House's initial assignment was as an Infantry platoon leader with the 82nd Airborne Division. This was followed by assignments as attack helicopter platoon leader with the 158th Aviation Regiment and commander of the regiment's Company C, 2nd Battalion 101st Airborne Division during the Vietnam War, and commander of Company C, 2nd Battalion, 506th Infantry Regiment, also in Vietnam. Subsequent assignments included assistant professor of military science at Clemson University and assistant plans, operations, and training officer (Assistant S-3) for 1st Battalion, 87th Infantry Regiment. While at Clemson, House completed a master of arts degree in Industrial Education in 1975.

===Military education===
Professional development courses House completed during his career included:

- Infantry Officer Basic Course
- Ranger School
- United States Army Airborne School
- Rotary Wing Flight School
- Armor Officer Advanced Course
- United States Army Command and General Staff College
- National War College

==Continued career==
From 1979 to 1981, House was a test officer for the live fire testing of the Fort Irwin National Training Center, which began operations in 1980. He then served as aide-de-camp to lieutenant generals Marvin D. Fuller and Richard E. Cavazos during their commands of III Armored Corps. He next served as executive officer of 1st Battalion, 12th Cavalry Regiment, which was followed by assignment as deputy chief of staff for the 5th Infantry Division. From March 1983 to May 1985, House commanded 1st Battalion, 61st Infantry Regiment.
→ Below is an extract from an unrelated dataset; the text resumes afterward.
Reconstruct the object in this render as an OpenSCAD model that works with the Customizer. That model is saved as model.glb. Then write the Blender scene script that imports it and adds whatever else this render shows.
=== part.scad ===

After completing his battalion command assignment, House was next posted to the 5th Infantry Division headquarters, where he was assigned as director of plans, operations, training, and mobilization (G-3). His next assignment was in the War Plans Division on the staff of the US Army G-3, which was followed by duty with the Joint Chiefs of Staff, first as executive assistant to the vice director of the joint staff, then as executive assistant to the director. In July 1990, House assumed command of 2nd Brigade, 1st Cavalry Division, which he led in Southwest Asia during Operation Desert Shield and Operation Desert Storm.

After his Gulf War service, House was assigned to the 4th Infantry Division as assistant division commander for operations and training with the rank of brigadier general. During this posting, he performed temporary duty as chief of operations, J-3, for the Joint Task Force Andrew humanitarian aid mission that followed 1992's Hurricane Andrew. From May 1993 to June 1994, he served as deputy commandant of the United States Army Command and General Staff College. In June 1994, House was appointed to command the 1st Infantry Division, and he was subsequently promoted to major general.

==Later career==
In June 1996, House was assigned as senior military assistant to the Secretary of Defense. In February 1997, he was assigned as the army's assistant chief of staff for installation management. In August 1997, House was assigned as commander of Eighth Army with the rank of lieutenant general. In September 1998, he was assigned as deputy commander of United States Pacific Command. House retired in 2001.

In retirement, House raised cattle and served as president of the Brazos Valley Veterans Memorial Foundation. He was an army senior leader mentor until 2011 and was a guest lecturer at the Bush School of Government and Public Service. House also served on the board of directors of United Services Automobile Association (USAA) and was active at Texas A&M as a member of the Corps Development Council, Corps of Cadets Association, Association of Former Students, and President's Council.

==Awards==
House's awards and decorations included:

- Defense Distinguished Service Medal with 2 oak leaf clusters
- Army Distinguished Service Medal
- Silver Star
- Defense Superior Service Medal
- Legion of Merit with 2 oak leaf clusters
- Distinguished Flying Cross with 3 oak leaf clusters
- Soldier's Medal
- Bronze Star Medal with oak leaf cluster
- Meritorious Service Medal with 3 oak leaf clusters
- Air Medal with numeral 32
- Army Commendation Medal with oak leaf cluster
- Southwest Asia Service Medal with 3 bronze service stars

- Humanitarian Service Medal
- Vietnam Campaign Medal
- Kuwait Liberation Medal (Kuwait)
- Kuwait Liberation Medal (Saudi Arabia)
- Gallantry Cross (South Vietnam) with 2 silver and 2 bronze service stars
- Combat Infantryman Badge
- Army Aviator Badge
- Parachutist Badge
- Ranger Tab
- Army Staff Identification Badge
- Joint Chiefs of Staff Identification Badge
- Office of the Secretary of Defense Identification Badge

===Additional honors===
In 1998, House received the Army Aviation Association of America's Order of Saint Michael (Bronze).

In 2013, House was named a Distinguished Member of the 506th Regiment (DMOR). This honor is bestowed on soldiers who have made significant contributions to mission accomplishment while assigned to the 506th Regiment.

In 2016, House was among the initial inductees into the Army ROTC Hall of Fame. The Hall honors graduates of Army Reserve Officers' Training Corps programs who went on to distinguish themselves in military or civilian endeavors.

In 2019, House was inducted into the Texas A&M Timm Honor Registry. Named for faculty member Tyrus R. Timm, the Registry of Former Students in Agricultural Economics honors graduates who have distinguished themselves in their chosen fields.

In 2020, House was named a Distinguished Alumni Of Texas A&M. An honor conferred by the Association of Former Students of Texas A&M University since 1962, distinguished alumni are selected based on embodying the association's core values of excellence, integrity, leadership, loyalty, respect and selfless service.